2. The Good, The Bad and the Ugly (1966)
Sergio Leone’s Dollars Trilogy is essential viewing for any film fan, but it is the third installment, The Good, The Bad and the Ugly which is the most celebrated. The 1966 release best epitomizes everything that is so fantastic about the Spaghetti Western, featuring an iconic theme, a mixture of sweeping widescreen cinematography and tight close-ups, stylistic gunfights, violence, Clint Eastwood as the rugged cigar smoking antihero, gun-slinging villains and much more.
It may not have as much depth as a number of other entries, but it is very stylish, great fun and an important film both in the genre and in cinema history. The film follows three cowboys during the Civil War who are in search of Confederate gold, and they double-cross each other to try and gain the upper hand. When discussing the genre, this film and its distinctive style are usually what first springs to mind.
1. Once Upon a Time in the West (1968)
Following the release of The Good, The Bad and the Ugly, Spaghetti Western master Sergio Leone decided to retire from Westerns and go in a new direction. Fortunately, this did not happen, as he was offered a bulging budget and the chance to work with Henry Fonda for one last gun-toting adventure. The result was the 1968 epic Once Upon a Time in the West, which is considered by many to be one of the greatest films ever and a Western masterpiece.

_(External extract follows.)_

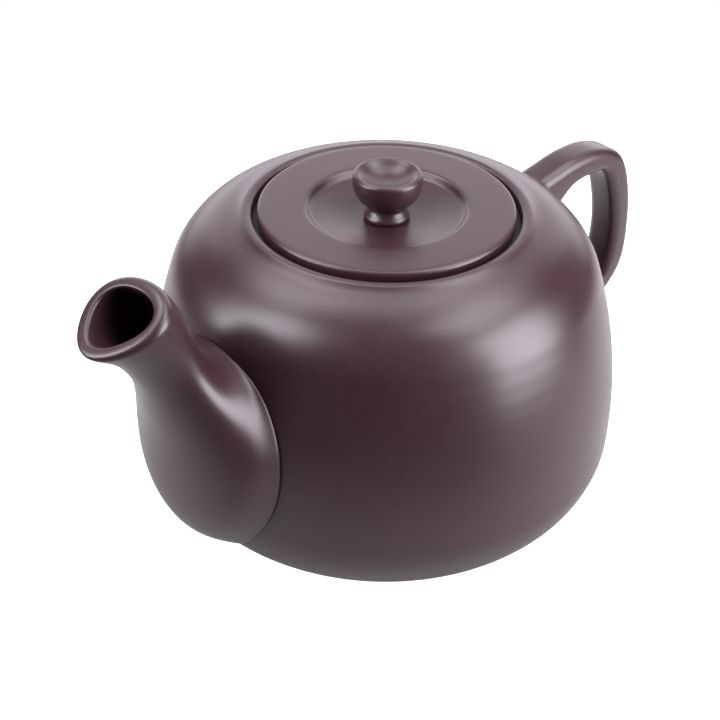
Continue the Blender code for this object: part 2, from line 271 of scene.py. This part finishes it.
def add_camera():
    """A camera on a sphere round its target, rolled a little about its view axis."""
    camera = bpy.data.cameras.new("camera")
    camera.lens = LENS_MM
    camera.sensor_width = SENSOR_MM
    camera.clip_start = CLIP_START
    obj = bpy.data.objects.new("camera", camera)
    bpy.context.scene.collection.objects.link(obj)
    back = Vector(
        (
            math.sin(CAMERA_AZIMUTH) * math.cos(CAMERA_ELEVATION),
            -math.cos(CAMERA_AZIMUTH) * math.cos(CAMERA_ELEVATION),
            math.sin(CAMERA_ELEVATION),
        )
    )
    turn = Matrix.Rotation(CAMERA_ROLL, 4, back)
    obj.matrix_world = (
        Matrix.Translation(CAMERA_TARGET + CAMERA_DISTANCE * back)
        @ turn
        @ back.to_track_quat("Z", "Y").to_matrix().to_4x4()
    )
    bpy.context.scene.camera = obj


# Body outline.


def tangent_arc(previous, join, last, radius):
    """The arc that leaves the previous one at normal angle join, in the same four values."""
    _, centre_r, centre_z, old_radius = previous
    shift = old_radius - radius
    return last, centre_r + shift * math.cos(join), centre_z + shift * math.sin(join), radius


def body_arcs():
    """The outline's arcs from heel to crown: last normal angle, centre r, centre z and radius."""
    belly_z = FOOT_HEIGHT + HEEL_RADIUS + (HEEL_RADIUS - SIDE_RADIUS) * math.sin(SIDE_FROM)
    side = (SIDE_TO, BELLY_R - SIDE_RADIUS, belly_z, SIDE_RADIUS)
    heel = tangent_arc(side, SIDE_FROM, SIDE_FROM, HEEL_RADIUS)
    shoulder = tangent_arc(side, SIDE_TO, SHOULDER_TO, SHOULDER_RADIUS)
    crown = tangent_arc(shoulder, SHOULDER_TO, math.pi / 2, CROWN_RADIUS)
    return heel, side, shoulder, crown


BODY_ARCS = body_arcs()


def outline_point(angle, offset=0.0):
    _, centre_r, centre_z, radius = next(found for found in BODY_ARCS if angle <= found[0])
    return centre_r + (radius + offset) * math.cos(angle), centre_z + (radius + offset) * math.sin(angle)


def outline(first, last, offset=0.0):
    """Closely spaced points of the body outline between two normal angles."""
    inner = [stop for stop in (SIDE_FROM, 0.0, SIDE_TO, SHOULDER_TO) if first < stop < last]
    stops = [first, *inner, last]
    points = [outline_point(first, offset)]
    for start, end in zip(stops, stops[1:]):
        steps = math.ceil((end - start) / ARC_STEP)
        points += [outline_point(start + (end - start) * i / steps, offset) for i in range(1, steps + 1)]
    return points


def body_distance(points):
    """How far each point is outside the round body, and the body's outward normal there."""
    points = np.asarray(points, float)
    radius = np.hypot(points[..., 0], points[..., 1])
    height = points[..., 2]
    best = np.full(radius.shape, np.inf)
    normal_r = np.zeros(radius.shape)
    normal_z = np.zeros(radius.shape)
    first = OUTLINE_BOTTOM
    for last, centre_r, centre_z, arc_radius in BODY_ARCS:
        angle = np.clip(np.arctan2(height - centre_z, radius - centre_r), first, last)
        away = np.hypot(
            radius - centre_r - arc_radius * np.cos(angle), height - centre_z - arc_radius * np.sin(angle)
        )
        signed = (radius - centre_r) * np.cos(angle) + (height - centre_z) * np.sin(angle) - arc_radius
        closer = away < np.abs(best)
        best = np.where(closer, np.copysign(away, signed), best)
        normal_r = np.where(closer, np.cos(angle), normal_r)
        normal_z = np.where(closer, np.sin(angle), normal_z)
        first = last
    around = points[..., :2] / np.maximum(radius, 1e-9)[..., None]
    return best, np.concatenate([around * normal_r[..., None], normal_z[..., None]], axis=-1)


# Mesh helpers.


def smooth_path(points, where):
    """A Catmull-Rom curve through the points, read at each share of its length in where."""
    points = np.asarray(points, float)
    padded = np.vstack([2 * points[0] - points[1], points, 2 * points[-1] - points[-2]])
    place = np.asarray(where, float) * (len(points) - 1)
    start = np.clip(place.astype(int), 0, len(points) - 2)
    u = (place - start)[..., None]
    a, b, c, d = (padded[start + k] for k in range(4))
    return 0.5 * (
        2 * b + (c - a) * u + (2 * a - 5 * b + 4 * c - d) * u**2 + (3 * b - a - 3 * c + d) * u**3
    )


def curve_to(start, corner, end, steps):
    """Points of the curve that leaves start towards corner and reaches end from corner."""
    shares = [i / steps for i in range(steps + 1)]
    return [(1 - t) ** 2 * start + 2 * t * (1 - t) * corner + t**2 * end for t in shares]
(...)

The film follows a mysterious stranger (Charles Bronson) and a bandit (Jason Robards), who work together to protect a widow (Claudia Cardinale) from an evil hired gun (Henry Fonda). Much like a love letter to the genre, Leone references dozens of other Western classics throughout. Some of the greatest filmmakers of all time cite this as a hugely influential piece, including Quentin Tarantino, Martin Scorsese, John Carpenter and John Lucas.